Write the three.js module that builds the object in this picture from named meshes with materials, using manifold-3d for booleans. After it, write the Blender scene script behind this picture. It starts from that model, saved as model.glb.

☆ ☆ ☆ ☆

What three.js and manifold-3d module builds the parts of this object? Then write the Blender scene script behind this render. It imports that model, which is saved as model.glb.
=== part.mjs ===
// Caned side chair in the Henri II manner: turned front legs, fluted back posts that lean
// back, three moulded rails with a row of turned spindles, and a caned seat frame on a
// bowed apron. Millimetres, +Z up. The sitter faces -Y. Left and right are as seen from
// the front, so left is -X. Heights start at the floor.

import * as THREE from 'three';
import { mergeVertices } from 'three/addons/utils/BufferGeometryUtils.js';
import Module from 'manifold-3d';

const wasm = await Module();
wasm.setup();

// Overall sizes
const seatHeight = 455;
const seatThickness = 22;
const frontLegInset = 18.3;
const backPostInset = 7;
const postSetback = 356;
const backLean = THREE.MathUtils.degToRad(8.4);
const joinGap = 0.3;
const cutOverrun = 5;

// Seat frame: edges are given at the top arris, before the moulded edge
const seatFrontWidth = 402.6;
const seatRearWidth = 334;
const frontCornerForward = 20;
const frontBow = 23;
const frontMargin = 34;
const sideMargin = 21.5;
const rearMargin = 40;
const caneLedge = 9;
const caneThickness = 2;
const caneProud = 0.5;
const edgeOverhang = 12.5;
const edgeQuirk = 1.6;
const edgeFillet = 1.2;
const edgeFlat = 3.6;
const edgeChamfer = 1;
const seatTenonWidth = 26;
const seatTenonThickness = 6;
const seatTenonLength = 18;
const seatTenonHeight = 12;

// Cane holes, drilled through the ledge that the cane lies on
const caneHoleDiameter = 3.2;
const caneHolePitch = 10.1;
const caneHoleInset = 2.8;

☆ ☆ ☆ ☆

_THE EXERCISE_
Only the lines from the line with "What three.js and" to the line with "at the floor.", inclusive, are to be printed, exactly as they appear.

_RESULT_
What three.js and manifold-3d module builds the parts of this object? Then write the Blender scene script behind this render. It imports that model, which is saved as model.glb.
=== part.mjs ===
// Caned side chair in the Henri II manner: turned front legs, fluted back posts that lean
// back, three moulded rails with a row of turned spindles, and a caned seat frame on a
// bowed apron. Millimetres, +Z up. The sitter faces -Y. Left and right are as seen from
// the front, so left is -X. Heights start at the floor.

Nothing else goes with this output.